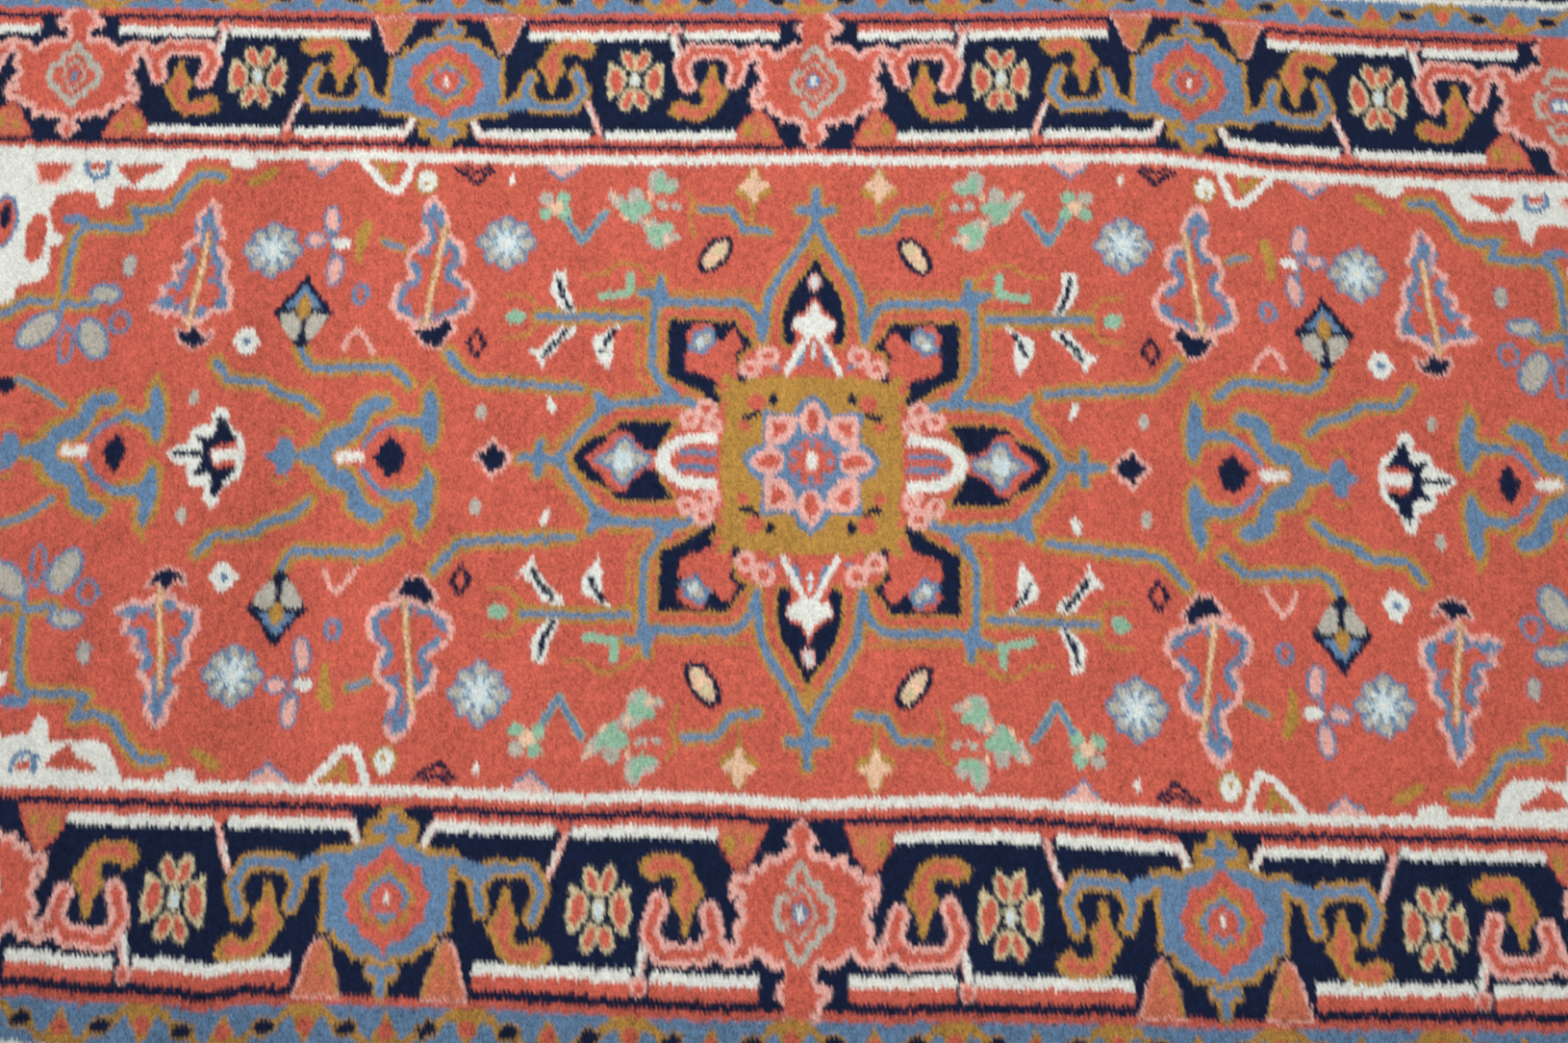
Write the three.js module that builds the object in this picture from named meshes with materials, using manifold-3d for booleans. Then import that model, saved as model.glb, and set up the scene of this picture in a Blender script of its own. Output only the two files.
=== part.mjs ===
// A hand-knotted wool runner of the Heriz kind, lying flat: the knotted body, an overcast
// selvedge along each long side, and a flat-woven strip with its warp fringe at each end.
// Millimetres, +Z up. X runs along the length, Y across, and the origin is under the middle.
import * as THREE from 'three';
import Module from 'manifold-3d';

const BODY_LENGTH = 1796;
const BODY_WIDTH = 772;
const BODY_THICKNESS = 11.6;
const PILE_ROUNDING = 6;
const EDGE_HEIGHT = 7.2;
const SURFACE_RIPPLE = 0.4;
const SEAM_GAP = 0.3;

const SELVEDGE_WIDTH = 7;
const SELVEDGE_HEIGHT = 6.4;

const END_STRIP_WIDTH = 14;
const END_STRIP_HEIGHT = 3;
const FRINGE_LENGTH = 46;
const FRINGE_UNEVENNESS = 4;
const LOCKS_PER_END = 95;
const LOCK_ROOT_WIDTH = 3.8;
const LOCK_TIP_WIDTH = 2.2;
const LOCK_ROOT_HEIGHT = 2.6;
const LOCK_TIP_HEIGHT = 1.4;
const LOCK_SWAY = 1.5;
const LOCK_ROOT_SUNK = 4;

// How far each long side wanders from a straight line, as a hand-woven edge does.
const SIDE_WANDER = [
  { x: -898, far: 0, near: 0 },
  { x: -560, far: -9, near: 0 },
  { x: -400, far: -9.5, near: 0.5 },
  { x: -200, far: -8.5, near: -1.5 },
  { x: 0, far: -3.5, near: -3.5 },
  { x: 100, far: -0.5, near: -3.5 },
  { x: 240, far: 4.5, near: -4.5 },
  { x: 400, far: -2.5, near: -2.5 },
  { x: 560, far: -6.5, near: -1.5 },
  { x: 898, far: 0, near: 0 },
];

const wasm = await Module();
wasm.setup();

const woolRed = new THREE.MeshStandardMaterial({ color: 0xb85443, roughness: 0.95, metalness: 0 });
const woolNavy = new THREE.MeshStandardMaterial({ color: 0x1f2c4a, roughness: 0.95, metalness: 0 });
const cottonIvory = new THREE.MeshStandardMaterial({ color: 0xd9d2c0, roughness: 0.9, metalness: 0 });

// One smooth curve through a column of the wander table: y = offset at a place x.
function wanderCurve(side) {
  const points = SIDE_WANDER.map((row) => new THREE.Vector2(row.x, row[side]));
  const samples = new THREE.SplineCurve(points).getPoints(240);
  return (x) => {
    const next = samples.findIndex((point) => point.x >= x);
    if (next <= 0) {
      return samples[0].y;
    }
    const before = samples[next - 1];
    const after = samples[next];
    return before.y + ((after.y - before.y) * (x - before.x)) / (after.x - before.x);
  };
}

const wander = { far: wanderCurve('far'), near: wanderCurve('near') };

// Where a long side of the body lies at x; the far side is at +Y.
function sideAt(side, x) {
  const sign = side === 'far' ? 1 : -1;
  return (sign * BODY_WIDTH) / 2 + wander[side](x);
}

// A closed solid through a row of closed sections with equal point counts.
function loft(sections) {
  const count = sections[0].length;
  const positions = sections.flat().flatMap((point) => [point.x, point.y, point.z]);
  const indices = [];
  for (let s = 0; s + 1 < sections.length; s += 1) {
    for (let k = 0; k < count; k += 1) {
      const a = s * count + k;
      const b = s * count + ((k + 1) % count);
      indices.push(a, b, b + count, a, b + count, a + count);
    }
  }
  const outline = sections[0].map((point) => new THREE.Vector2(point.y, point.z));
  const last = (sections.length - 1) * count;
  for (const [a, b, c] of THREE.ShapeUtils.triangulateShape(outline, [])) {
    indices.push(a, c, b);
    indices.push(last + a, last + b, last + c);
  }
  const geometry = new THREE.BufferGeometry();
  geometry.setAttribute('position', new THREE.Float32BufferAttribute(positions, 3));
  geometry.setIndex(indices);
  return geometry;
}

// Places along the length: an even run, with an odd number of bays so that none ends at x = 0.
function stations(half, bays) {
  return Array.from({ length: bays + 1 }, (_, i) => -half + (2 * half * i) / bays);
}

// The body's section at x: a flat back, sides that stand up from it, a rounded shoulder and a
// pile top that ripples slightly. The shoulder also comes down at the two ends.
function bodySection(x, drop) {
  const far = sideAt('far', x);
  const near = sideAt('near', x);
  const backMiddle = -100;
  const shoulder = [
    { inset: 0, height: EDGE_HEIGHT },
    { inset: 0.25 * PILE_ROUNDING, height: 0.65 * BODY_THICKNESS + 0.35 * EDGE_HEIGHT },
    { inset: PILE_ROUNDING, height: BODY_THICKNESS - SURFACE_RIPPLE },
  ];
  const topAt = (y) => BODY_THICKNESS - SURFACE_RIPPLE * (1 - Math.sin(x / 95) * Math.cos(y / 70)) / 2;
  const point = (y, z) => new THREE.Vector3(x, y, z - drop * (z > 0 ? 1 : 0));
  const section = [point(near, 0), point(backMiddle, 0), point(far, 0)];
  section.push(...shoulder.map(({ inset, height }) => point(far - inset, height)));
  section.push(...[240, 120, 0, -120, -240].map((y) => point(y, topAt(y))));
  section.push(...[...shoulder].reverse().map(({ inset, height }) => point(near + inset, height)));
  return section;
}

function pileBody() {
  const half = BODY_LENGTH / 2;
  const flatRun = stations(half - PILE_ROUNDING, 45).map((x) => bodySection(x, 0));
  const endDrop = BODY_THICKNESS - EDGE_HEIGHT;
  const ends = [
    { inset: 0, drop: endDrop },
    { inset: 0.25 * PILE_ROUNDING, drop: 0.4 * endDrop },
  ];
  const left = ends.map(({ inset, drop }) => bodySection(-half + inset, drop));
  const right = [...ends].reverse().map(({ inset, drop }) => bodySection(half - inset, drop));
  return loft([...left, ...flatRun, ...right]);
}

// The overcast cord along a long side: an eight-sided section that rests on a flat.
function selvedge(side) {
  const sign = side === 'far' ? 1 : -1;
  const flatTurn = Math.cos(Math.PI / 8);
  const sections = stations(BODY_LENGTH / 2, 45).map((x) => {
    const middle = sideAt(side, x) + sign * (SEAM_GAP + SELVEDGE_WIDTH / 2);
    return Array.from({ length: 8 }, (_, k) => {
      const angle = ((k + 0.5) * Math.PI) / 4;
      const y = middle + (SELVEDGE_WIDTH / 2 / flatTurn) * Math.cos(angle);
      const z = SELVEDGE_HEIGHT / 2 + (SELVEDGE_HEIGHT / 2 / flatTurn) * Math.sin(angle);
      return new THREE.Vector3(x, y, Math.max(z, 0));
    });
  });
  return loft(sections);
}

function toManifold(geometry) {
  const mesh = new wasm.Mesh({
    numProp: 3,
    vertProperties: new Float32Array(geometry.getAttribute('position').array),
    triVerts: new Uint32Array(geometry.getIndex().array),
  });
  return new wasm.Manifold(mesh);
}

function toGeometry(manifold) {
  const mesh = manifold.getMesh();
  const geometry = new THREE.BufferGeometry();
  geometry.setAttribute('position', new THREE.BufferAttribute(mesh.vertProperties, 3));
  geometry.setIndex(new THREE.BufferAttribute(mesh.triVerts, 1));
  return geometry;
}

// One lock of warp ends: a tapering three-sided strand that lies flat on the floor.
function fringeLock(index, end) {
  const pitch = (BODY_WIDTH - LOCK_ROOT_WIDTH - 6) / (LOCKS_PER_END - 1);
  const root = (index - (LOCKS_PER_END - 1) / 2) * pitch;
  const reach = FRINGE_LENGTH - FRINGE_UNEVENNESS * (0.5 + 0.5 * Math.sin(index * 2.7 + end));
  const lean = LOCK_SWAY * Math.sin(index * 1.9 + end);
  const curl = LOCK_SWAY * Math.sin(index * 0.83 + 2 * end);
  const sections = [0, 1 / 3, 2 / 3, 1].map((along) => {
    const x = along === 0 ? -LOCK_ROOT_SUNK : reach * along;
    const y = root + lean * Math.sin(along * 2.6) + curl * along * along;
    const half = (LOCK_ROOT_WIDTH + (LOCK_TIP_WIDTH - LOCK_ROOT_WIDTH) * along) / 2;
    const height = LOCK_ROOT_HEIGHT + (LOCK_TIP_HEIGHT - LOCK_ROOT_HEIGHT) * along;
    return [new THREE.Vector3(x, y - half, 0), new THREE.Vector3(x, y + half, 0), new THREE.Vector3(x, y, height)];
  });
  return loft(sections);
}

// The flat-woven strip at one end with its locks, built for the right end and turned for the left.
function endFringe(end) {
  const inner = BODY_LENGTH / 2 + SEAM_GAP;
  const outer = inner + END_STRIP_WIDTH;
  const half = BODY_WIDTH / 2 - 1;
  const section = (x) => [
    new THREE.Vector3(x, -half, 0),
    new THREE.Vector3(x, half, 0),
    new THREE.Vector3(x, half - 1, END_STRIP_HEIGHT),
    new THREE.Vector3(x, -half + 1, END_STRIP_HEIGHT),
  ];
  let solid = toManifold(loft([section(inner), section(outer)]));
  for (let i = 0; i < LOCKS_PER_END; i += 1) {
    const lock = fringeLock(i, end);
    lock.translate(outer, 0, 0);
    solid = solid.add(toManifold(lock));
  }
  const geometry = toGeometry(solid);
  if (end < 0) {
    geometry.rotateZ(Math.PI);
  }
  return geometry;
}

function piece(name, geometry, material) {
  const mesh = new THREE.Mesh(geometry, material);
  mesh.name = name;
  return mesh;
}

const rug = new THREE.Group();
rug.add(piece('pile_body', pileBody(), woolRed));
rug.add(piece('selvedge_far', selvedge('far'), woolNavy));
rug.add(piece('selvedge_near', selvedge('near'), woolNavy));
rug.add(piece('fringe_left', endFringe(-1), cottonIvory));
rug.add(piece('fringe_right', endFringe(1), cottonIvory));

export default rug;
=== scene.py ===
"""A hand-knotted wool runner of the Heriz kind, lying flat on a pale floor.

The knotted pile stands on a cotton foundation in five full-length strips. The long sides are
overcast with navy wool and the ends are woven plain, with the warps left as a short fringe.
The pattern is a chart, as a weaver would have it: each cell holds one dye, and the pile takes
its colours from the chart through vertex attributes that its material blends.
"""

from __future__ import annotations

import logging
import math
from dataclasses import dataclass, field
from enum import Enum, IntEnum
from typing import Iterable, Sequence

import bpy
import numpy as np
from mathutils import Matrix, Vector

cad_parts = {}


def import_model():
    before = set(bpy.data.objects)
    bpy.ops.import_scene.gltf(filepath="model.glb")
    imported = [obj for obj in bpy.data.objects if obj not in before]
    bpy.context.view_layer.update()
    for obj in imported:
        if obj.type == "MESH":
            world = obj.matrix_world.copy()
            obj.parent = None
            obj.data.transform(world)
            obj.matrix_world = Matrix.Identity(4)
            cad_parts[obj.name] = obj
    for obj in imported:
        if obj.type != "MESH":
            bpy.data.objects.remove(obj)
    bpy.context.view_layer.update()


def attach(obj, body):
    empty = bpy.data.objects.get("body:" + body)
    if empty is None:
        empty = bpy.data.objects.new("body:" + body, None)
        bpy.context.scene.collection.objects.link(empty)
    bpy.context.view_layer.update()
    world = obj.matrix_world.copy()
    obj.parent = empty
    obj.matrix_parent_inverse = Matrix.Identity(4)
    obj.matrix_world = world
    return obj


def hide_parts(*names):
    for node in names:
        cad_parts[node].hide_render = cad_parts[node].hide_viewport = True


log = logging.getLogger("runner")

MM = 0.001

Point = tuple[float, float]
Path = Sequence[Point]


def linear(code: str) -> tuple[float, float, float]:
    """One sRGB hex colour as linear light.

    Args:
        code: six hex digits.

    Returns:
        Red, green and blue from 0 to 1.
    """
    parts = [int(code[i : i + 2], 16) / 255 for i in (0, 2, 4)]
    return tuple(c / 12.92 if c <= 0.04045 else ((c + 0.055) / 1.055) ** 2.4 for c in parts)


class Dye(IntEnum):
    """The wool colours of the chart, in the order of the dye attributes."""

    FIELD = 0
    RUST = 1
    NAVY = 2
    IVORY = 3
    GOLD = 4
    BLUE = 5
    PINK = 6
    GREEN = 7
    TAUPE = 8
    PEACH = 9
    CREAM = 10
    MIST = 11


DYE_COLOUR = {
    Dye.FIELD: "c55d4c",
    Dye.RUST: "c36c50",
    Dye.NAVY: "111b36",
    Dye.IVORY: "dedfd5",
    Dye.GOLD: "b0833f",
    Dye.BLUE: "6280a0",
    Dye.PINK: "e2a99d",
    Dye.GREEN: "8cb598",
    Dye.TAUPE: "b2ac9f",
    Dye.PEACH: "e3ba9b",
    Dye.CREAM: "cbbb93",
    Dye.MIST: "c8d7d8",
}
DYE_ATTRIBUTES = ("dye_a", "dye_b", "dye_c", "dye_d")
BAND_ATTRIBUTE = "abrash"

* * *

# Written instruction
In the listing above, reproduce the first line and each one after it through the line that contains "import Module from 'manifold-3d';".

# Answer
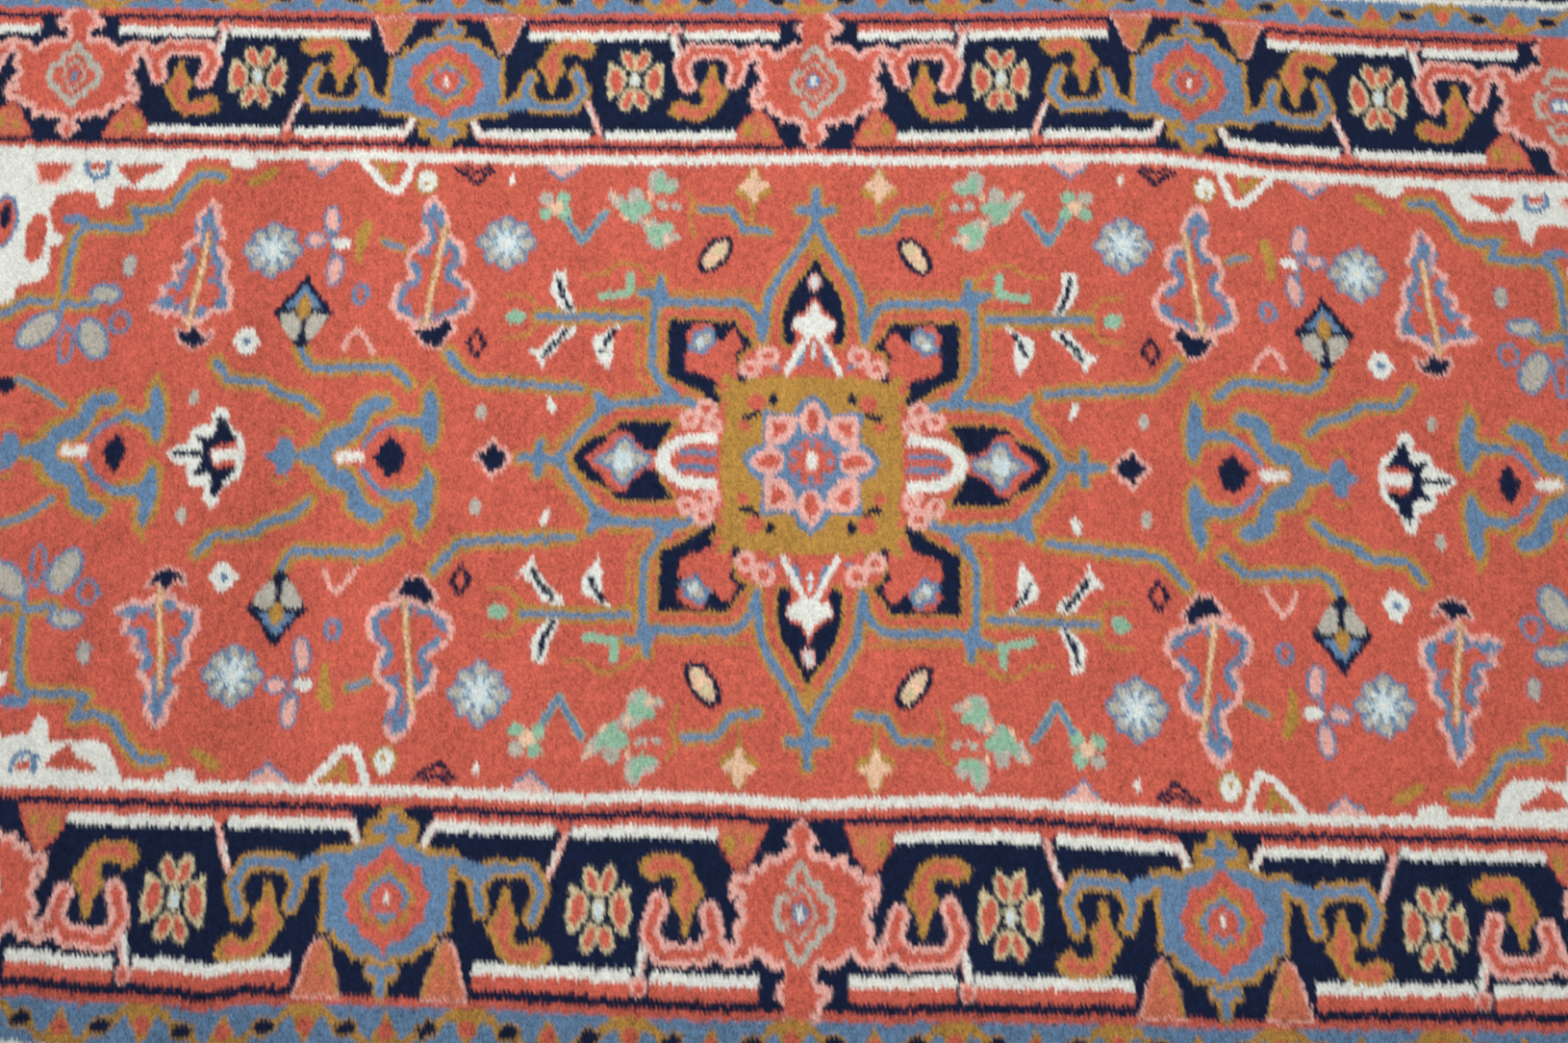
Write the three.js module that builds the object in this picture from named meshes with materials, using manifold-3d for booleans. Then import that model, saved as model.glb, and set up the scene of this picture in a Blender script of its own. Output only the two files.
=== part.mjs ===
// A hand-knotted wool runner of the Heriz kind, lying flat: the knotted body, an overcast
// selvedge along each long side, and a flat-woven strip with its warp fringe at each end.
// Millimetres, +Z up. X runs along the length, Y across, and the origin is under the middle.
import * as THREE from 'three';
import Module from 'manifold-3d';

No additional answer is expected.